#### MATERIAL PROVIDED ####
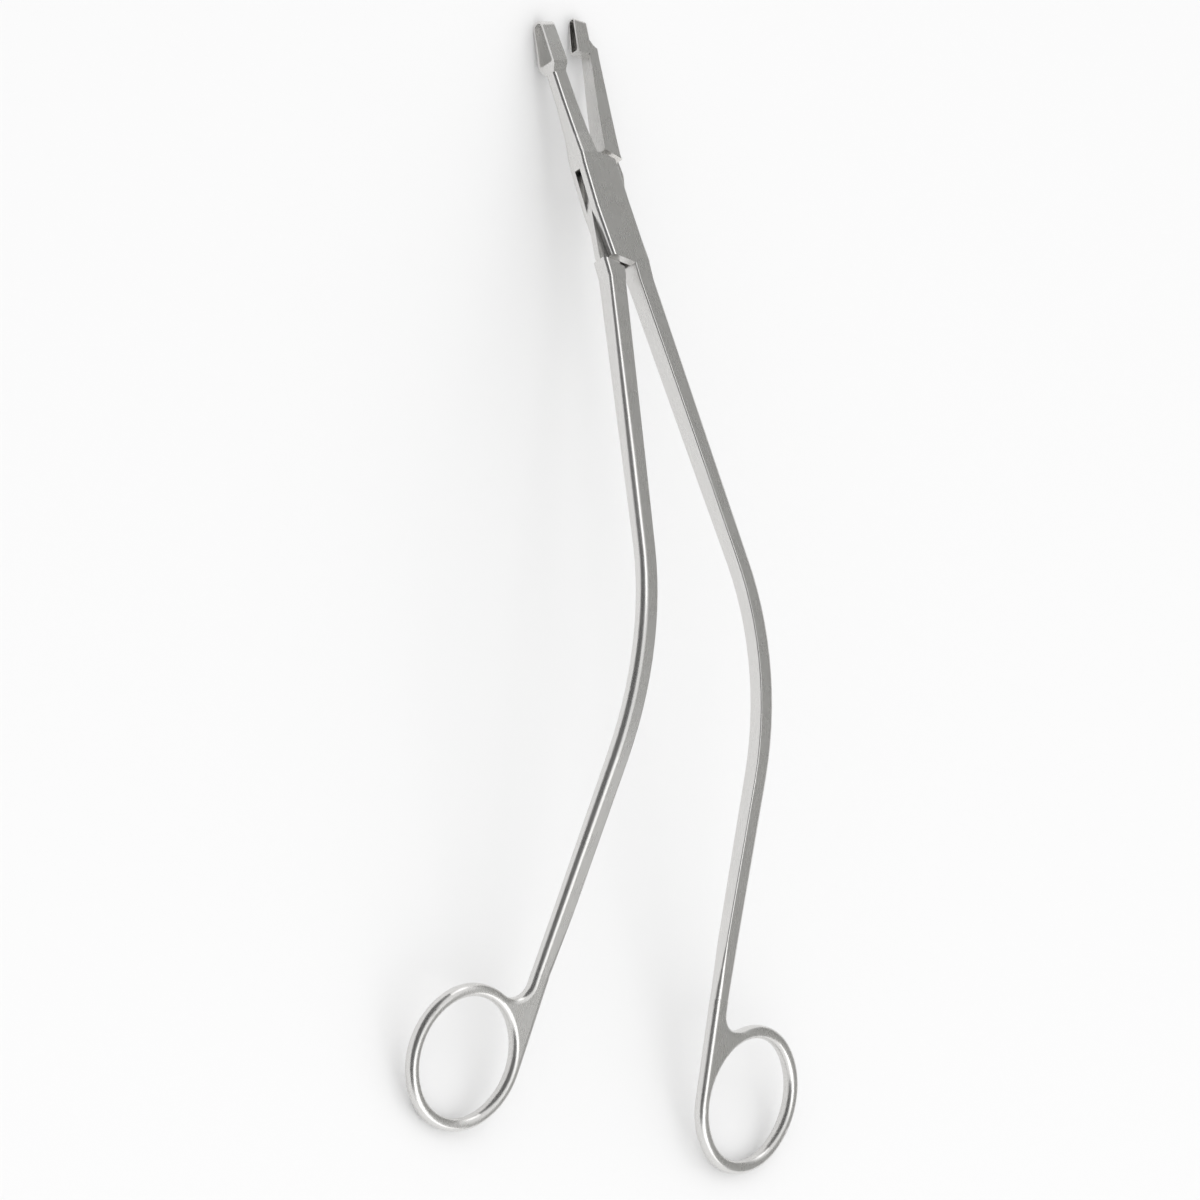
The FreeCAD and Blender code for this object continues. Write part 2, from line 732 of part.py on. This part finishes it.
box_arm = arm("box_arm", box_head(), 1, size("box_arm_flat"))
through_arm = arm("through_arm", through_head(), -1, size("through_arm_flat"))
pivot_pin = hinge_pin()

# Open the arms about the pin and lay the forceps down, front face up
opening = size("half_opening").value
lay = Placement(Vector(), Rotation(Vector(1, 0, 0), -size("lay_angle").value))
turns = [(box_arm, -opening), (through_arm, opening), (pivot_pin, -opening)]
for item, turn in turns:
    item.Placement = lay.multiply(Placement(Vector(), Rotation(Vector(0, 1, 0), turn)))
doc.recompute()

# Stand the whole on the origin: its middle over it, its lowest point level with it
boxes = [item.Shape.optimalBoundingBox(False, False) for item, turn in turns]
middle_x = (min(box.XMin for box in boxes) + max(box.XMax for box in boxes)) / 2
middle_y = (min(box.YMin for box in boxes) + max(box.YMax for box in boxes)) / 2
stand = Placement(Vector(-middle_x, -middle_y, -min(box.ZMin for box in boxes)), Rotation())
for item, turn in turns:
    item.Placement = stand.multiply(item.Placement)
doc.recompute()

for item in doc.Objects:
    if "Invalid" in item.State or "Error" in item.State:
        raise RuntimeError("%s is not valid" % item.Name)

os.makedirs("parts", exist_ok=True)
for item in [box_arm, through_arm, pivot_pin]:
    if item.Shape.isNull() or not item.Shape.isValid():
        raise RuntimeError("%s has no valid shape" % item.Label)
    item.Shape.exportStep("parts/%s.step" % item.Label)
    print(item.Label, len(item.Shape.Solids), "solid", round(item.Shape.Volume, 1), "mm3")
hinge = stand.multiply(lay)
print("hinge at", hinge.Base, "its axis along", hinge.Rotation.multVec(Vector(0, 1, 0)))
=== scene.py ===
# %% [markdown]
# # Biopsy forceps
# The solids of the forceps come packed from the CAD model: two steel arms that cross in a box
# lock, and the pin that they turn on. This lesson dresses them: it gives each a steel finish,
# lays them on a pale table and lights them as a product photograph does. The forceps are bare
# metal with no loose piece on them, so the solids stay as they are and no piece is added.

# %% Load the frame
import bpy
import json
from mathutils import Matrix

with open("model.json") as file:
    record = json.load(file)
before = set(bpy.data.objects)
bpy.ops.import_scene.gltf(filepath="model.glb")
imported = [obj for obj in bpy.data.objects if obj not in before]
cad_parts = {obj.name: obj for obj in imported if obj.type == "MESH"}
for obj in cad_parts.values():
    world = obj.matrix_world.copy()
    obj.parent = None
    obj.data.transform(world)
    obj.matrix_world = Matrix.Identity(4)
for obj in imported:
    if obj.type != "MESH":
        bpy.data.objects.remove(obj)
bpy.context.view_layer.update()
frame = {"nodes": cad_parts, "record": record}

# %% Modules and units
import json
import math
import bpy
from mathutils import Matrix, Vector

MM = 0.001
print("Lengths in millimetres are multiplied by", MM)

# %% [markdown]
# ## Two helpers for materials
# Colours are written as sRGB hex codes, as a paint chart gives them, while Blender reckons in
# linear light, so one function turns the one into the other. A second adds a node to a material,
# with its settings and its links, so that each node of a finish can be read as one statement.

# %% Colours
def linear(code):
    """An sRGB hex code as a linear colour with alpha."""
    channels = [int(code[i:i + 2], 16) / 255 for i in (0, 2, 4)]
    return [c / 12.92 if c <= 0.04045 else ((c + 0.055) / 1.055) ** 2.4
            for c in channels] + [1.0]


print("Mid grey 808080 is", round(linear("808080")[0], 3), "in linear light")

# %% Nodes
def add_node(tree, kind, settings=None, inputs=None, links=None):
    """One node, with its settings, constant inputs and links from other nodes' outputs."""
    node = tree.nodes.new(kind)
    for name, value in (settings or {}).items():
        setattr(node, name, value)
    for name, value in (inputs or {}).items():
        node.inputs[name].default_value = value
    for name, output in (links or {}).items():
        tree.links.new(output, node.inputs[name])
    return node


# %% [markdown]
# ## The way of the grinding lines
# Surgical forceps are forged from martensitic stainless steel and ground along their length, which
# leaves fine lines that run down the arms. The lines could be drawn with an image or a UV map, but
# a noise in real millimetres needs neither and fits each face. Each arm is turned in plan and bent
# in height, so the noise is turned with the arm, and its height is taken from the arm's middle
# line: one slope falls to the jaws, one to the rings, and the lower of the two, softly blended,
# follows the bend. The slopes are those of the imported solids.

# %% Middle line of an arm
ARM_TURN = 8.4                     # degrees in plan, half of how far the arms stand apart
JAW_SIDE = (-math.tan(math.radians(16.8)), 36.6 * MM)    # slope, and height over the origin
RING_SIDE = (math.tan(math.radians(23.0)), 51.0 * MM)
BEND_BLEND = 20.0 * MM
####
■ **REQUEST**:
Only the lines from the one containing "bpy.data.objects.remove(obj)" through the one containing "return node" are to be reproduced, exactly as they appear.

■ **REPLY TO THE TASK**:
        bpy.data.objects.remove(obj)
bpy.context.view_layer.update()
frame = {"nodes": cad_parts, "record": record}

# %% Modules and units
import json
import math
import bpy
from mathutils import Matrix, Vector

MM = 0.001
print("Lengths in millimetres are multiplied by", MM)

# %% [markdown]
# ## Two helpers for materials
# Colours are written as sRGB hex codes, as a paint chart gives them, while Blender reckons in
# linear light, so one function turns the one into the other. A second adds a node to a material,
# with its settings and its links, so that each node of a finish can be read as one statement.

# %% Colours
def linear(code):
    """An sRGB hex code as a linear colour with alpha."""
    channels = [int(code[i:i + 2], 16) / 255 for i in (0, 2, 4)]
    return [c / 12.92 if c <= 0.04045 else ((c + 0.055) / 1.055) ** 2.4
            for c in channels] + [1.0]


print("Mid grey 808080 is", round(linear("808080")[0], 3), "in linear light")

# %% Nodes
def add_node(tree, kind, settings=None, inputs=None, links=None):
    """One node, with its settings, constant inputs and links from other nodes' outputs."""
    node = tree.nodes.new(kind)
    for name, value in (settings or {}).items():
        setattr(node, name, value)
    for name, value in (inputs or {}).items():
        node.inputs[name].default_value = value
    for name, output in (links or {}).items():
        tree.links.new(output, node.inputs[name])
    return node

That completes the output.